Hope you get lots done love!


----------



## munkeeunit (Nov 15, 2005)

a weird but inventive solution to cyber addiction.


----------



## Mrs Magpie (Nov 15, 2005)

It's been done before, but generally we say no. I hope she gets a chance to catch up with other stuff....I've been neglecting 'other stuff' all day........


----------



## zenie (Nov 15, 2005)

Aww (((madzone))) good luck on your month off you nutter


----------



## exleper (Nov 15, 2005)

See ya on the 15th madzone


----------



## Sunspots (Nov 15, 2005)

*"Cooler!"*

Good luck, and see you when you get back.


----------



## boskysquelch (Nov 15, 2005)

*being supportive....*

w u s s!


----------



## Firky (Nov 15, 2005)

i hope she's ok.

self discipline doesn't come naturally to all of us, but at least shes' taking steps.


----------



## Derian (Nov 16, 2005)

Hope you get your stuff sorted.
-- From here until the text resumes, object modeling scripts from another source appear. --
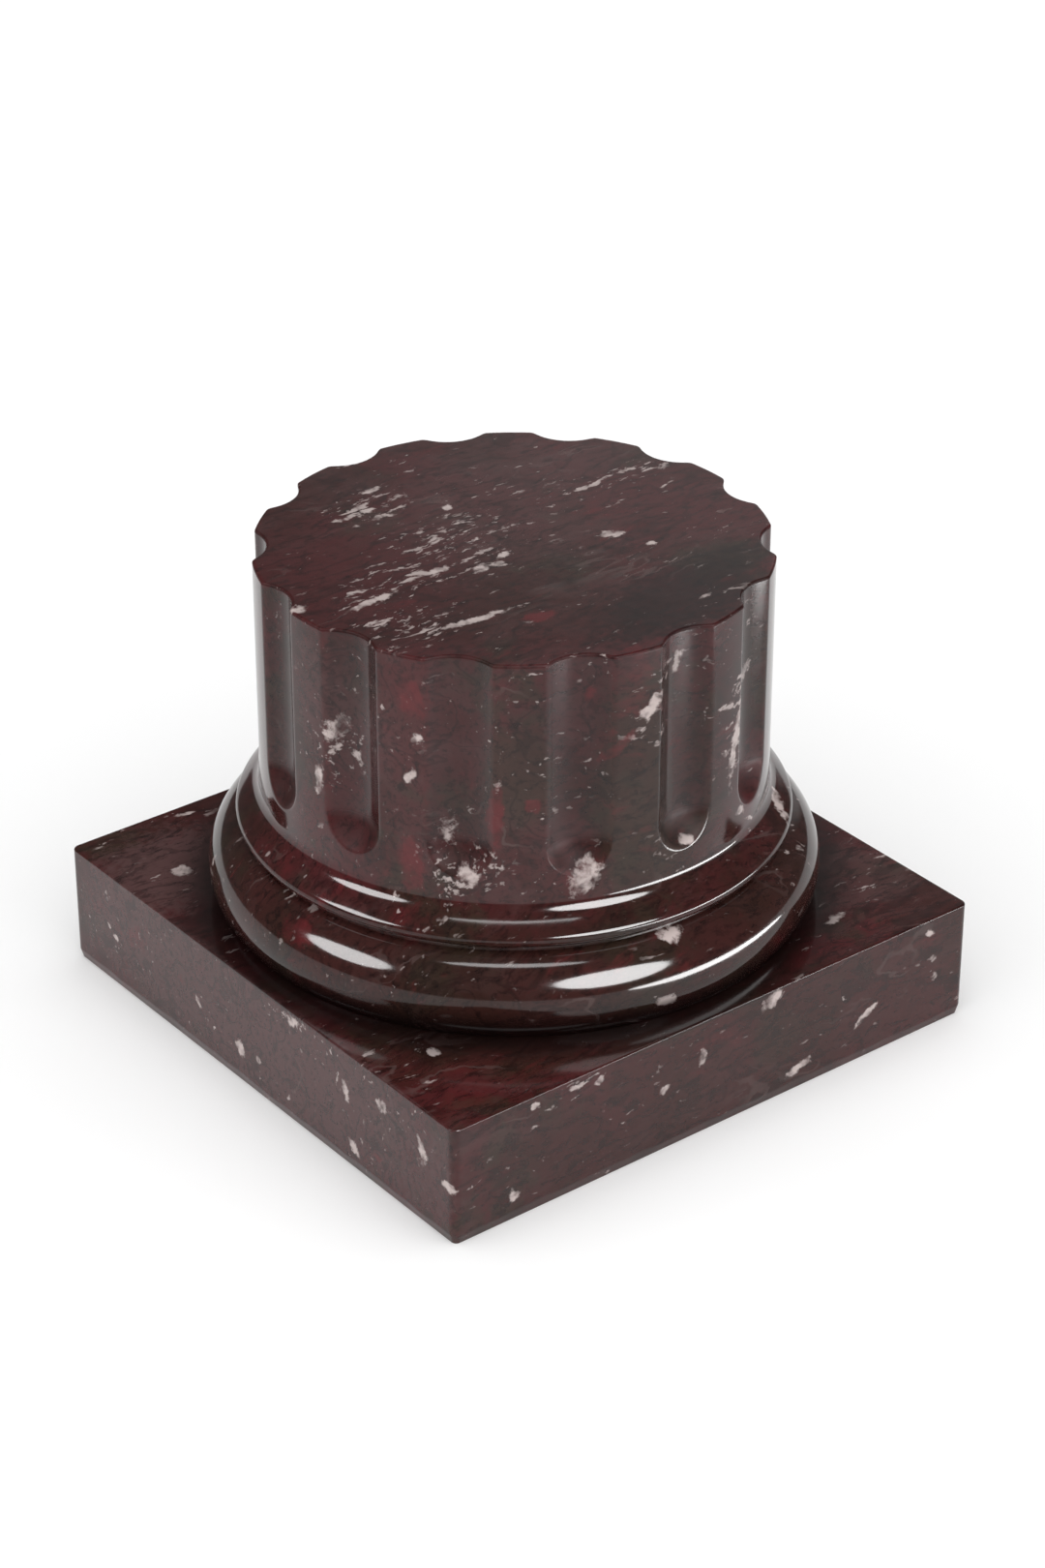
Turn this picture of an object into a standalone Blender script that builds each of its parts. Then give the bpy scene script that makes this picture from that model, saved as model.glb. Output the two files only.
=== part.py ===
"""Low marble pedestal: a fluted column drum with a moulded foot, standing on a square plinth.

Metres, +Z up. The origin is the middle of the plinth's underside.
"""

import math

import bmesh
import bpy

# Square plinth
PLINTH_HEIGHT = 0.050
PLINTH_LEDGE = 0.0062
PLINTH_CORNER_RADIUS = 0.0032
PLINTH_CORNER_SEGMENTS = 4
FOOT_BEVEL_HEIGHT = 0.0042
FOOT_BEVEL_INSET = 0.0011
PLINTH_TOP_ARRIS = 0.0006

# Bed joint, the clearance between the plinth and the column standing on it
BED_CLEARANCE = 0.0003

# Shaft
SHAFT_RADIUS = 0.098
SHAFT_HEIGHT = 0.0957
SHAFT_TOP_ARRIS = 0.0008
ARRIS_SEGMENTS = 2

# Hollow that spreads the shaft's foot out to the ring, turning this far from upright
HOLLOW_RADIUS = 0.0085
HOLLOW_TURN_DEG = 54
HOLLOW_SEGMENTS = 4

# Ring under the hollow: a slightly swelling slope that rolls over a tight nose and back under
RING_SLOPE_RADIUS = 0.0475
RING_SLOPE_SEGMENTS = 2
RING_NOSE_RADIUS = 0.0031
NOSE_START_DEG = 46
NOSE_END_DEG = -75
RING_NOSE_SEGMENTS = 6

# Quirk, the narrow groove between the ring and the torus
QUIRK_DEPTH = 0.0005
QUIRK_HEIGHT = 0.0018

# Torus, the big round moulding on the plinth, widest low down
TORUS_RADIUS = 0.0194
TORUS_RISE = 0.0121
TORUS_PROJECTION = 0.0141
TORUS_SEGMENTS = 14

# Flutes, open at the top and round at the foot
FLUTE_COUNT = 14
FLUTE_WIDTH = 0.0243
FLUTE_DEPTH = 0.00575
FLUTE_FOOT_MARGIN = 0.0082
FLUTE_TURN_DEG = 1.8
TURNING_STEPS_PER_FLUTE = 6
FLUTE_CUTTER_SEGMENTS = 40
FLUTE_FOOT_SEGMENTS = 10
CUTTER_OVERRUN = 0.010

# Meshing: edges sharper than this stay crisp, points closer than this become one
CRISP_EDGE_DEG = 30
MERGE_DISTANCE = 1e-6

# Stone colours, as linear red, green and blue
PLINTH_COLOUR = (0.105, 0.062, 0.060)
COLUMN_COLOUR = (0.095, 0.048, 0.044)
POLISH_ROUGHNESS = 0.16

# The ring's and the hollow's angles as fractions of the radius, outwards and upwards
turn_out, turn_up = math.cos(math.radians(HOLLOW_TURN_DEG)), math.sin(math.radians(HOLLOW_TURN_DEG))
nose_out, nose_up = math.cos(math.radians(NOSE_START_DEG)), math.sin(math.radians(NOSE_START_DEG))
foot_out, foot_up = math.cos(math.radians(NOSE_END_DEG)), math.sin(math.radians(NOSE_END_DEG))

# Radii worked out from the sizes above, from the shaft outwards
hollow_foot_radius = SHAFT_RADIUS + HOLLOW_RADIUS * (1 - turn_out)
nose_start_radius = hollow_foot_radius + RING_SLOPE_RADIUS * (nose_out - turn_out)
nose_centre_radius = nose_start_radius - RING_NOSE_RADIUS * nose_out
quirk_radius = nose_centre_radius + RING_NOSE_RADIUS * foot_out - QUIRK_DEPTH
torus_outer_radius = quirk_radius + TORUS_PROJECTION
torus_centre_radius = torus_outer_radius - TORUS_RADIUS
plinth_side = 2 * (torus_outer_radius + PLINTH_LEDGE)

# Heights worked out from the sizes above, from the bed upwards
bed_z = PLINTH_HEIGHT + BED_CLEARANCE
torus_centre_z = bed_z + TORUS_RISE
torus_foot_angle = -math.asin(TORUS_RISE / TORUS_RADIUS)
torus_head_angle = math.acos((quirk_radius - torus_centre_radius) / TORUS_RADIUS)
ring_foot_z = torus_centre_z + TORUS_RADIUS * math.sin(torus_head_angle) + QUIRK_HEIGHT
nose_centre_z = ring_foot_z - RING_NOSE_RADIUS * foot_up
hollow_foot_z = nose_centre_z + RING_NOSE_RADIUS * nose_up + RING_SLOPE_RADIUS * (turn_up - nose_up)
shaft_foot_z = hollow_foot_z + HOLLOW_RADIUS * turn_up
shaft_top_z = shaft_foot_z + SHAFT_HEIGHT

# Radius of the round tool that leaves a flute of this width and depth in the shaft
half_width = FLUTE_WIDTH / 2
flute_sagitta = math.sqrt(SHAFT_RADIUS**2 - half_width**2) - (SHAFT_RADIUS - FLUTE_DEPTH)
flute_tool_radius = (half_width**2 + flute_sagitta**2) / (2 * flute_sagitta)
flute_axis_radius = SHAFT_RADIUS - FLUTE_DEPTH + flute_tool_radius


def clear_scene():
    """Remove whatever the file opened with."""
    for thing in list(bpy.data.objects):
        bpy.data.objects.remove(thing, do_unlink=True)


def polished_marble(name, colour):
    """Polished stone of one colour."""
    material = bpy.data.materials.new(name)
    material.use_nodes = True
    shader = material.node_tree.nodes["Principled BSDF"]
    shader.inputs["Base Color"].default_value = (*colour, 1.0)
    shader.inputs["Roughness"].default_value = POLISH_ROUGHNESS
    shader.inputs["Metallic"].default_value = 0.0
    return material


def arc(centre, radius, start_deg, end_deg, segments):
    """Points of a circular arc in the (radius, height) plane, both ends included."""
    points = []
    for step in range(segments + 1):
        angle = math.radians(start_deg + (end_deg - start_deg) * step / segments)
        points.append((centre[0] + radius * math.cos(angle), centre[1] + radius * math.sin(angle)))
    return points


def column_profile():
    """Half section of the turned column, from the middle of the top, down the outside, to the bed."""
    top_arris_centre = (SHAFT_RADIUS - SHAFT_TOP_ARRIS, shaft_top_z - SHAFT_TOP_ARRIS)
    hollow_centre = (SHAFT_RADIUS + HOLLOW_RADIUS, shaft_foot_z)
    slope_centre = (
        hollow_foot_radius - RING_SLOPE_RADIUS * turn_out,
        hollow_foot_z - RING_SLOPE_RADIUS * turn_up,
    )
    nose_centre = (nose_centre_radius, nose_centre_z)
    torus_centre = (torus_centre_radius, torus_centre_z)
    head_deg, foot_deg = math.degrees(torus_head_angle), math.degrees(torus_foot_angle)
    profile = [(0.0, shaft_top_z)]
    profile += arc(top_arris_centre, SHAFT_TOP_ARRIS, 90, 0, ARRIS_SEGMENTS)
    profile += arc(hollow_centre, HOLLOW_RADIUS, 180, 180 + HOLLOW_TURN_DEG, HOLLOW_SEGMENTS)
    profile += arc(slope_centre, RING_SLOPE_RADIUS, HOLLOW_TURN_DEG, NOSE_START_DEG, RING_SLOPE_SEGMENTS)[1:]
    profile += arc(nose_centre, RING_NOSE_RADIUS, NOSE_START_DEG, NOSE_END_DEG, RING_NOSE_SEGMENTS)[1:]
    profile.append((quirk_radius, ring_foot_z))
    profile += arc(torus_centre, TORUS_RADIUS, head_deg, foot_deg, TORUS_SEGMENTS)
    profile.append((0.0, bed_z))
    return profile


def turned_mesh(name, profile, steps):
    """Closed mesh made by spinning a half section, both of whose ends lie on the Z axis."""
    mesh = bpy.data.meshes.new(name)
    bm = bmesh.new()
    points = [bm.verts.new((radius, 0.0, height)) for radius, height in profile]
    edges = [bm.edges.new(pair) for pair in zip(points, points[1:])]
    bmesh.ops.spin(
        bm,
        geom=points + edges,
        cent=(0.0, 0.0, 0.0),
        axis=(0.0, 0.0, 1.0),
        angle=math.tau,
        steps=steps,
        use_merge=True,
    )
    bmesh.ops.remove_doubles(bm, verts=bm.verts[:], dist=MERGE_DISTANCE)
    bmesh.ops.recalc_face_normals(bm, faces=bm.faces[:])
    bm.to_mesh(mesh)
    bm.free()
    mesh.shade_smooth()
    mesh.set_sharp_from_angle(angle=math.radians(CRISP_EDGE_DEG))
    return mesh


def add_object(name, mesh, material=None):
    """Put a mesh in the scene under its own name."""
    thing = bpy.data.objects.new(name, mesh)
    bpy.context.scene.collection.objects.link(thing)
    if material is not None:
        mesh.materials.append(material)
    return thing


def bevel_edges(bm, picks, width, segments):
    """Bevel the edges that the function picks chooses."""
    edges = [edge for edge in bm.edges if picks(edge)]
    bmesh.ops.bevel(
        bm, geom=edges, offset=width, segments=segments, profile=0.5, affect="EDGES", clamp_overlap=True
    )


def make_plinth():
    """Square block: rounded at its four corners, its top edge eased, and steeply bevelled round its foot."""
    bm = bmesh.new()
    bmesh.ops.create_cube(bm, size=1.0)
    bmesh.ops.scale(bm, vec=(plinth_side, plinth_side, PLINTH_HEIGHT), verts=bm.verts[:])
    bmesh.ops.translate(bm, vec=(0.0, 0.0, PLINTH_HEIGHT / 2), verts=bm.verts[:])

    def on_level(edge, height):
        return all(abs(vert.co.z - height) < MERGE_DISTANCE for vert in edge.verts)

    def climbs(edge):
        return abs(edge.verts[0].co.z - edge.verts[1].co.z) > MERGE_DISTANCE

    bevel_edges(bm, climbs, PLINTH_CORNER_RADIUS, PLINTH_CORNER_SEGMENTS)
    bevel_edges(bm, lambda edge: on_level(edge, PLINTH_HEIGHT), PLINTH_TOP_ARRIS, 1)
    everything = bm.verts[:] + bm.edges[:] + bm.faces[:]
    bevel_line = (0.0, 0.0, FOOT_BEVEL_HEIGHT)
    bmesh.ops.bisect_plane(bm, geom=everything, plane_co=bevel_line, plane_no=(0.0, 0.0, 1.0))
    foot = [vert for vert in bm.verts if vert.co.z < MERGE_DISTANCE]
    inwards = 1.0 - FOOT_BEVEL_INSET / (plinth_side / 2)
    bmesh.ops.scale(bm, vec=(inwards, inwards, 1.0), verts=foot)
    mesh = bpy.data.meshes.new("Plinth")
    bm.to_mesh(mesh)
    bm.free()
    return add_object("Plinth", mesh, polished_marble("Plinth marble", PLINTH_COLOUR))


def make_flute_cutters():
    """One upright round-ended tool for each flute, in a collection of their own."""
    foot_drop = math.sqrt(flute_tool_radius**2 - (flute_axis_radius - SHAFT_RADIUS) ** 2)
    foot_z = shaft_foot_z + FLUTE_FOOT_MARGIN + foot_drop
    reach = shaft_top_z - foot_z + CUTTER_OVERRUN
    profile = [(0.0, reach), (flute_tool_radius, reach)]
    profile += arc((0.0, 0.0), flute_tool_radius, 0, -90, FLUTE_FOOT_SEGMENTS)
    mesh = turned_mesh("Flute cutter", profile, FLUTE_CUTTER_SEGMENTS)
    cutters = bpy.data.collections.new("Flute cutters")
    bpy.context.scene.collection.children.link(cutters)
    for index in range(FLUTE_COUNT):
        angle = math.radians(FLUTE_TURN_DEG - 90.0) + math.tau * index / FLUTE_COUNT
        cutter = bpy.data.objects.new(f"Flute cutter {index + 1}", mesh)
        cutter.location = (flute_axis_radius * math.cos(angle), flute_axis_radius * math.sin(angle), foot_z)
        cutter.rotation_euler = (0.0, 0.0, angle)
        cutter.hide_render = True
        cutter.display_type = "WIRE"
        cutters.objects.link(cutter)
    return cutters


def make_column():
    """Turned shaft, ring and torus in one stone, with the flutes cut into the shaft."""
    steps = FLUTE_COUNT * TURNING_STEPS_PER_FLUTE
    mesh = turned_mesh("Fluted_Column", column_profile(), steps)
    column = add_object("Fluted_Column", mesh, polished_marble("Column marble", COLUMN_COLOUR))
    column.rotation_euler = (0.0, 0.0, math.radians(FLUTE_TURN_DEG - 90.0))
    cut = column.modifiers.new("Flutes", "BOOLEAN")
    cut.operation = "DIFFERENCE"
    cut.solver = "EXACT"
    cut.operand_type = "COLLECTION"
    cut.collection = make_flute_cutters()
    return column


def main():
    clear_scene()
    make_plinth()
    make_column()


main()
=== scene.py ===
"""Low marble pedestal: a fluted column drum with a moulded foot on a square plinth.

Metres, +Z up, in the frame of the CAD model. The column and the plinth are each one closed surface worked
out on a grid of points, and both take their stone from one procedural marble.
"""

import math

import bpy
import numpy as np
from bpy.props import FloatProperty, FloatVectorProperty, IntProperty, PointerProperty
from mathutils import Matrix, Vector


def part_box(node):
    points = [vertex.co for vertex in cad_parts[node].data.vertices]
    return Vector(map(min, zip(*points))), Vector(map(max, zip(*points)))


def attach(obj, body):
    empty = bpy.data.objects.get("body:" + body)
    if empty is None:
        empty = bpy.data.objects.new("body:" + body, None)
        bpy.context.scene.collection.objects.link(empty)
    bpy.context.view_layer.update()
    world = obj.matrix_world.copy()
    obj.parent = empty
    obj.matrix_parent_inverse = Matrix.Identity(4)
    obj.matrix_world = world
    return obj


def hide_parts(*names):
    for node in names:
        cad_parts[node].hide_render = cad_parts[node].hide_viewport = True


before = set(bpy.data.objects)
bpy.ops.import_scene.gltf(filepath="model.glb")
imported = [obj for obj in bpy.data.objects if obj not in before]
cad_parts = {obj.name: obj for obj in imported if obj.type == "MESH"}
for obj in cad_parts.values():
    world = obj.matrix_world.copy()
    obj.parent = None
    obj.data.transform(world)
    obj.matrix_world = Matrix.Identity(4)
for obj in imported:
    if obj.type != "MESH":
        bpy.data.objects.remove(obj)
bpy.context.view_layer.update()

column_low, column_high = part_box("Fluted_Column")
plinth_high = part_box("Plinth")[1]

bl_info = {
    "name": "Marble sculpture pedestal",
    "version": (1, 0, 0),
    "blender": (4, 5, 0),
    "location": "3D View > Sidebar > Pedestal",
    "description": "Fluted marble drum with a moulded foot on a square plinth",
    "category": "Add Mesh",
}

ORIGIN = (0.0, 0.0, 0.0)

# Columns of points round one flute's pitch, and how much closer they stand at the flute's two arrises
COLUMNS_PER_PITCH = 40
ARRIS_CROWDING = 1.4
ARRIS_ZONE_DEG = 1.3

# Points along the fine scale that those columns are picked from
FINE_POINTS = 2001

# A radius well outside the pedestal, for the places where the tool cuts nothing
UNCUT = 1.0

# Rows of points up each part of the column's section
TORUS_ROWS = 42
QUIRK_ROWS = 5
NOSE_ROWS = 15
SLOPE_ROWS = 8
HOLLOW_ROWS = 12
PLAIN_ROWS = 4
FLUTE_FOOT_ROWS = 42
SHAFT_ROWS = 10
ARRIS_ROWS = 5

# Rings across the flat tops, as shares of the outermost one
TOP_RINGS = (0.997, 0.97, 0.85, 0.6, 0.3)
PLINTH_TOP_RINGS = (0.997, 0.97, 0.75)

# Points round the plinth, along each side and round each corner, and rows up it
SIDE_COLUMNS = 200
CORNER_COLUMNS = 10
BEVEL_ROWS = 5
PLINTH_SIDE_ROWS = 12

# Waves of the foot bevel's upper line: turns round the stone, start, and size as a share of the wear
BEVEL_WAVES = ((9, 0.4, 0.30), (23, 2.1, 0.26), (41, 0.9, 0.22), (67, 3.3, 0.22))

# Narrow strip beside an edge, so that the wide flat faces next to it shade flat
EDGE_STRIP = 0.0003

# Angle past which an edge is shaded sharp
CREASE_DEG = 30

# The middle value of a noise
MIDDLE = 0.5

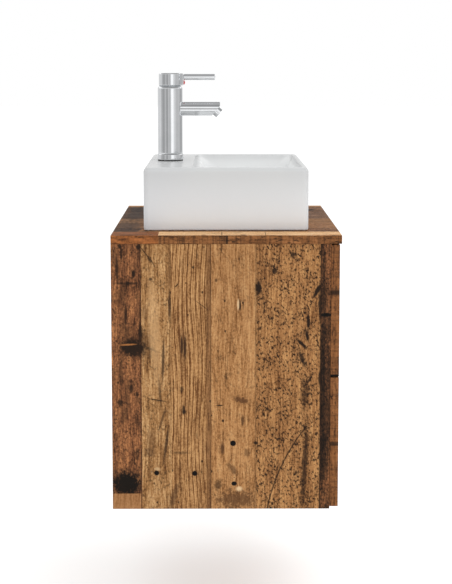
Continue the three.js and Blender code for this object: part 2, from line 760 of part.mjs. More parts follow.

Look forward to you being back ... in time for *that word I don't want to say yet cos it's only November*


----------



## boskysquelch (Nov 19, 2005)

*...not supposed to this but....*

Did some wafflage with her_Tan_trum_tum_tumminess this morn'...She and goats are v happy...busy being busy...gettting organised and stuff...passed on Your luuurve...and then went on about MY problems!!!  ...but she's oooookay and bein' self_disciplined...as you were!


----------



## J77 (Nov 23, 2005)

.


----------